2 Sample and observations

Through the main optical observatories in México (Observatorio Astronómico Nacional at San Pedro Mártir in Baja California and Observatorio Astrofísico Guillermo Haro in Cananea) we have started a joint observational programme devoted to obtain uniform photometric data for one of the most complete and homogeneous pair samples currently available. The sample of disk-disk (S+S) pairs amounts to more than 300 pairs from a total of 602 pairs in the KPG catalogue. The observations were begun since January 1999. The CCD BVRI images reported here (in the Cousins system) were obtained with a LFOSC detector attached to the 2.1 m telescope, at Observatorio Guillermo Haro, Cananea, Sonora, México, covering an area of about $6\hbox{$^\prime$ }\times 4\hbox{$^\prime$ }$, with a scale of 1 $\hbox{$^{\prime\prime}$ }$/pixel.

Since our goal is to observe all or most of the KPG (S+S) sample, we have applied no special strategy in selecting the current subset of 33 (S+S) pairs. Available observing time and weather conditions were the main factors limiting the number of observed pairs. This will be the observational strategy for the next reports up to the point where most of the (S+S) sample is observed. The selection criteria and statistical properties for the (S+S) sample that are most relevant to the present and further photometric analysis are stated here.

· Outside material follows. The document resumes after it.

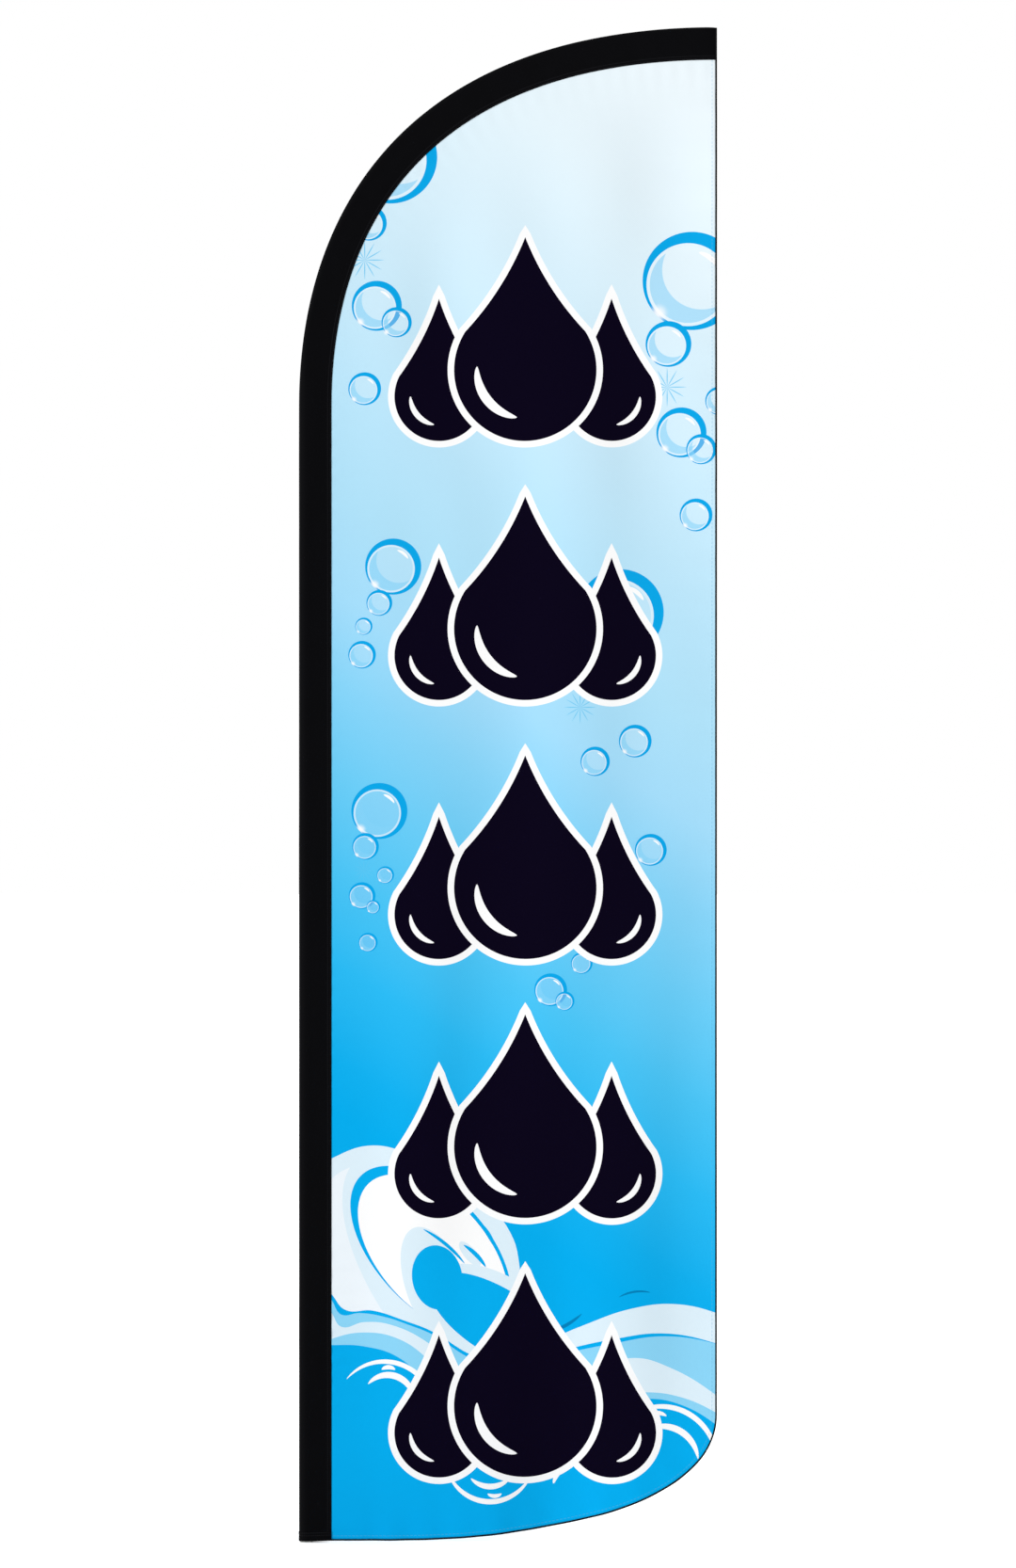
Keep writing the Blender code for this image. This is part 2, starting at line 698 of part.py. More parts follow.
def build_spindle(materials, parent):
    """The pieces that stay still: the post, its thrust washer and what keeps the hub on."""
    build_spindle_post(materials, parent)
    rim = BASE_FLANGE_RADIUS - THRUST_WASHER_STEP
    washer = ring_profile(SHAFT_CLEAR_RADIUS, rim, WASHER_Z, WASHER_Z + WASHER_HEIGHT)
    turned("thrust_washer", washer, materials["nylon"], parent)
    low = SHAFT_TOP_Z + GAP
    high = low + WASHER_HEIGHT
    keeper = ring_profile(SCREW_RADIUS + GAP, BUSH_RADIUS - GAP, low, high)
    turned("retaining_washer", keeper, materials["steel"], parent)
    head = high + GAP
    screw_end = SHAFT_TOP_Z - SCREW_HOLE_DEPTH + EDGE_BREAK
    screw = [
        (0.0, head + SCREW_HEAD_HEIGHT - SCREW_SOCKET_DEPTH),
        (SCREW_SOCKET_RADIUS, head + SCREW_HEAD_HEIGHT - SCREW_SOCKET_DEPTH),
        (SCREW_SOCKET_RADIUS, head + SCREW_HEAD_HEIGHT),
        (SCREW_HEAD_RADIUS * 0.55, head + SCREW_HEAD_HEIGHT),
        (SCREW_HEAD_RADIUS * 0.86, head + SCREW_HEAD_HEIGHT * 0.7),
        (SCREW_HEAD_RADIUS, head + SCREW_HEAD_HEIGHT * 0.25),
        (SCREW_HEAD_RADIUS, head),
        (SCREW_RADIUS, head),
        (SCREW_RADIUS, screw_end),
        (0.0, screw_end),
    ]
    turned("retaining_screw", screw, materials["steel"], parent, SMALL_TURN_STEPS)


def ring_heights():
    """The heights of the two rubber rings on the hub."""
    return (SHOULDER_Z + RING_INSET, HUB_TOP_Z - RING_INSET)


def build_hub(materials, parent):
    """The turning hub with its two bushes, rubber rings and top cap."""
    groove = HUB_RADIUS - RING_GROOVE_DEPTH
    half = RING_RADIUS + GAP
    profile = [(HUB_RADIUS - EDGE_BREAK, HUB_TOP_Z), (HUB_RADIUS, HUB_TOP_Z - EDGE_BREAK)]
    for height in reversed(ring_heights()):
        profile += [(HUB_RADIUS, height + half), (groove, height + half)]
        profile += [(groove, height - half), (HUB_RADIUS, height - half)]
    profile += [
        (HUB_RADIUS, SHOULDER_Z),
        (HUB_SHOULDER_RADIUS, SHOULDER_Z),
        (HUB_SHOULDER_RADIUS, HUB_Z),
        (HUB_BORE_RADIUS, HUB_Z),
        (HUB_BORE_RADIUS, HUB_TOP_Z),
    ]
    turned("hub_sleeve", profile, materials["aluminium"], parent)
    low = LOWER_BUSH_Z
    flange = BUSH_RADIUS + BUSH_FLANGE_WIDTH
    lower = [
        (BUSH_RADIUS, low + BUSH_LENGTH),
        (BUSH_RADIUS, low + BUSH_FLANGE_HEIGHT),
        (flange, low + BUSH_FLANGE_HEIGHT),
        (flange, low),
        (SHAFT_CLEAR_RADIUS, low),
        (SHAFT_CLEAR_RADIUS, low + BUSH_LENGTH),
    ]
    turned("lower_bush", lower, materials["nylon"], parent)
    upper = ring_profile(SHAFT_CLEAR_RADIUS, BUSH_RADIUS, SHAFT_TOP_Z - BUSH_LENGTH, SHAFT_TOP_Z)
    turned("upper_bush", upper, materials["nylon"], parent)
    build_rubber_rings(groove, materials, parent)
    plug = HUB_BORE_RADIUS - GAP
    cap = [
        (0.0, HUB_TOP_Z + GAP + CAP_HEAD_HEIGHT),
        (HUB_RADIUS * 0.6, HUB_TOP_Z + GAP + CAP_HEAD_HEIGHT * 0.92),
        (HUB_RADIUS * 0.9, HUB_TOP_Z + GAP + CAP_HEAD_HEIGHT * 0.55),
        (HUB_RADIUS, HUB_TOP_Z + GAP),
        (plug, HUB_TOP_Z + GAP),
        (plug, HUB_TOP_Z - CAP_PLUG_LENGTH),
        (0.0, HUB_TOP_Z - CAP_PLUG_LENGTH),
    ]
    turned("hub_cap", cap, materials["nylon"], parent)


def build_rubber_rings(groove, materials, parent):
    """The two rubber rings that stop the tube from rattling on the hub."""
    for name, height in zip(("lower_rubber_ring", "upper_rubber_ring"), ring_heights()):
        section = []
        sides = 8
        for step in range(sides):
            angle = -2 * math.pi * step / sides
            middle = groove + GAP + RING_RADIUS
            across = middle + RING_RADIUS * math.cos(angle)
            section.append((across, height + RING_RADIUS * math.sin(angle)))
        turned(name, section, materials["rubber"], parent)


def shade_round_pieces():
    """Applies each mesh piece's modifiers and shades it smooth, with its hard edges sharp."""
    bpy.context.view_layer.update()
    graph = bpy.context.evaluated_depsgraph_get()
    for piece in bpy.data.collections[COLLECTION_NAME].objects:
        if piece.type == "MESH":
            shaped = bpy.data.meshes.new_from_object(piece.evaluated_get(graph))
            piece.modifiers.clear()
            piece.data = shaped
            shaped.shade_smooth()
            shaped.set_sharp_from_angle(angle=SHARP_ANGLE)


def make_materials():
    """Every finish of the part, by name."""
    return {
        "print": make_material("printed_polyester", (0.18, 0.62, 0.88), 0.75),
        "cloth": make_material("black_polyester", (0.005, 0.005, 0.006), 0.8),
        "webbing": make_material("black_webbing", (0.01, 0.01, 0.012), 0.85),
        "aluminium": make_material("anodised_aluminium", (0.62, 0.63, 0.65), 0.35, 1.0),
        "steel": make_material("zinc_plated_steel", (0.55, 0.56, 0.57), 0.3, 1.0),
        "nylon": make_material("black_nylon", (0.02, 0.02, 0.022), 0.5),
        "rubber": make_material("black_rubber", (0.015, 0.015, 0.015), 0.85),
        "fibreglass": make_material("black_fibreglass", (0.025, 0.025, 0.028), 0.3),
    }


def main():
    """Builds the flag from the ground up, one body inside the next."""
    clear_scene()
    new_collection(COLLECTION_NAME)
    new_collection(CUTTERS_NAME)
    materials = make_materials()
    edge = Edge()

    spindle = add_empty("spindle_body")
    build_spindle(materials, spindle)
    hub = add_empty("hub_body", parent=spindle)
    build_hub(materials, hub)

    names = (
        {"tube": "lower_tube", "collar": "lower_tube_collar"},
        {"tube": "middle_tube", "collar": "middle_tube_collar", "ring": "middle_stop_ring"},
        {"tube": "upper_tube", "ring": "upper_stop_ring"},
    )
    carrier = hub
    for index, body in enumerate(("lower_mast_body", "middle_mast_body", "upper_mast_body")):
        carrier = add_empty(body, parent=carrier)
        if index == 0:
            build_foot_ferrule(materials, carrier)
        build_tube(index, names[index], materials, carrier)
    build_tip_ferrule(materials, carrier)

    flag = add_empty("flag_body", parent=carrier)
    build_tip_rod(edge, materials["fibreglass"], flag)
    build_tip_cap(edge, materials["rubber"], flag)
    build_strap(edge, materials["webbing"], flag)
    build_sleeve(edge, materials["cloth"], flag)
    build_mouth_band(materials["cloth"], flag)
    build_panel(edge, materials["print"], flag)
    build_binding(materials["cloth"], flag)
    shade_round_pieces()


if __name__ == "__main__":
    main()
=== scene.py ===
"""Looks of a tall printed feather flag that turns on a spindle.

The printed panel, the sleeve that carries it, the doubled band round the sleeve's mouth and the
taped free edge are made here as sheets of cloth. The mast and the spindle inside the sleeve keep
their designed shapes, with softened edges and real finishes.

Lengths are in metres unless a name says otherwise. The flag faces -Y and stands on z = 0.
"""

import json
import logging
import math
from collections.abc import Mapping, Sequence
from dataclasses import dataclass, field
from enum import Enum

import bpy
import numpy as np
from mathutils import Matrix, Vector, noise

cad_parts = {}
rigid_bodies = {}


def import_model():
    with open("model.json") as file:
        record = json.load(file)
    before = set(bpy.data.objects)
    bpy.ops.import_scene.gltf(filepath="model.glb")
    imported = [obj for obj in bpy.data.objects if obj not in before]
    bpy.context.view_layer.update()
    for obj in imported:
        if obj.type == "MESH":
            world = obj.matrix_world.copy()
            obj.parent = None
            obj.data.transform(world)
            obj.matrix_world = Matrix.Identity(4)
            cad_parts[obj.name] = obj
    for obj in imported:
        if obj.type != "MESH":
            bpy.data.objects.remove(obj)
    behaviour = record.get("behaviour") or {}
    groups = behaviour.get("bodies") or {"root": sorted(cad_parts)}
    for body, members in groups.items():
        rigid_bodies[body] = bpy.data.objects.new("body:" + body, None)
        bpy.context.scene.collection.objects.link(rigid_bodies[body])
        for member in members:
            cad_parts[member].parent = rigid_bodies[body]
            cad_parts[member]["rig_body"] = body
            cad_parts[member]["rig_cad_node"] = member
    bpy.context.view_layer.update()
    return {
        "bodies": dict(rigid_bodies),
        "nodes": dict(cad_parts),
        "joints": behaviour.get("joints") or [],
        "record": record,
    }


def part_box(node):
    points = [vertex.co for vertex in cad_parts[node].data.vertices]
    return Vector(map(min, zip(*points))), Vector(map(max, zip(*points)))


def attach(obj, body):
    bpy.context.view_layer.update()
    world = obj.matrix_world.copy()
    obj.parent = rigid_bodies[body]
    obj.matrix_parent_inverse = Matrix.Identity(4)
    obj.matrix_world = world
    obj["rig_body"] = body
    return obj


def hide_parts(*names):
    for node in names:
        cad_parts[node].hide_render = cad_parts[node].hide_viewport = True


LOG = logging.getLogger("feather_flag")
MM = 0.001
TURN = 2 * math.pi

MATH = "ShaderNodeMath"
VECTOR = "ShaderNodeVectorMath"
MIX = "ShaderNodeMix"
BUMP = "ShaderNodeBump"

UV_SPAN = 4.0  # metres of cloth across the whole of the flat-cut map
RUN_SPAN = 8.0  # metres of hem along the whole of the hem map
SEWN = "sewn_edge"  # the map of how far a place is along and from the edge that a cloth is sewn at

Socket = bpy.types.NodeSocket
Colour = tuple[float, float, float, float]
Pair = tuple[float, float]


def linear(code: str) -> Colour:
    """Turns an sRGB hex colour into the linear one that a shader takes.

    Args:
        code: The colour, such as "#00adee".

    Returns:
        Red, green, blue and an alpha of 1.
    """
    parts = [int(code[i : i + 2], 16) / 255 for i in (1, 3, 5)]
    red, green, blue = [p / 12.92 if p <= 0.04045 else ((p + 0.055) / 1.055) ** 2.4 for p in parts]
    return (red, green, blue, 1.0)


def eased(share: np.ndarray) -> np.ndarray:
    """Holds a share between 0 and 1 and eases both of its ends."""
    held = np.clip(share, 0.0, 1.0)
    return held * held * (3 - 2 * held)


def bezier(corners: np.ndarray, shares: np.ndarray) -> np.ndarray:
    """Follows a cubic Bezier curve.

    Args:
        corners: Its four corners, one to a row.
        shares: How far along it each point lies, from 0 to 1.

    Returns:
        One point to a row.
    """
    along = shares[:, None]
    rest = 1 - along
    ends = corners[0] * rest**3 + corners[3] * along**3
    return ends + 3 * rest * along * (corners[1] * rest + corners[2] * along)


def unit(vectors: np.ndarray) -> np.ndarray:
    """Scales each row to a length of 1."""
    return vectors / np.maximum(np.linalg.norm(vectors, axis=1, keepdims=True), 1e-12)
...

2.1 Statistical properties of the (S+S) sample

The isolated (S+S) pairs in the KPG sample were selected from a visual search of the Palomar Sky Survey. The catalogue samples the sky north of $\delta \geq -3\hbox{$^\circ$ }$. The vast majority of objects are found in high Galactic latitude regions ( $b \geq 20\hbox{$^\circ$ }$) and as a sample, they are reasonably complete (${\sim} 90$%) in the magnitude range $13.5 \leq m_{zw} \leq 15.7$. All galaxies in the (S+S) sample have measured redshifts. We next summarize possible limitations and sources of bias (mainly due to the optical selection criteria) that may affect the interpretation of the photometric analysis.

(1)

Although the projected physical separation (H₀= 75 km s^-1 Mpc^-1) for the whole (S+S) sample is small (<x> = 42.1 kpc), there is still a source of contamination from accordant redshift optical pairs. This is a difficult source to evaluate because most such optical pairs are members of loose group structures with magnitude and redshift properties completely within the domain of expectation for physical binary systems. Our photometric study, however, is most useful for solving the problem if we observe as much as possible the fraction of the (S+S) sample that shows direct/indirect signs of interactions. That is, by observing the most probable physical pairs, on an individual basis;

(2)

The (S+S) sample will reject highly evolved pairs such as mergers in the final stages of coalescence. This stems from the selection requirement that the galaxies have a discernible diameter. This excludes, for example, ultra-luminous infrared galaxies (ULIRGs) from our photometric study of (S+S) pairs;

(3)

The maximum size ratio between components (from the basic selection criteria) is $a_{2}/a_{1} \sim 8$. This means that the (S+S) sample favours magnitude and thus size concordance, biasing this sample against hierarchical binaries. However, an important difference in visual apparent magnitudes between member pairs ( $\Delta m \sim 3^{\rm m}$) can be found;

(4)

(S+S) pairs with the faintest apparent magnitudes must have smaller apparent separations in order to survive the isolation criterion and enter the Karachentsev catalogue. This means that apparently close pairs are biased towards physically close binaries - pairs near pericenter (van Moorsel 1982), or with smaller mean physical separations. By selecting the brightest (S+S) pairs, we therefore sample a wider range of physical separations in our photometric study;

(5)

The (S+S) pairs were selected whith a strong isolation criteria. Thus, we expect that only intrinsic properties of the individual galaxies and the effects of their mutual interactions should affect the observed morphological and photometrical properties.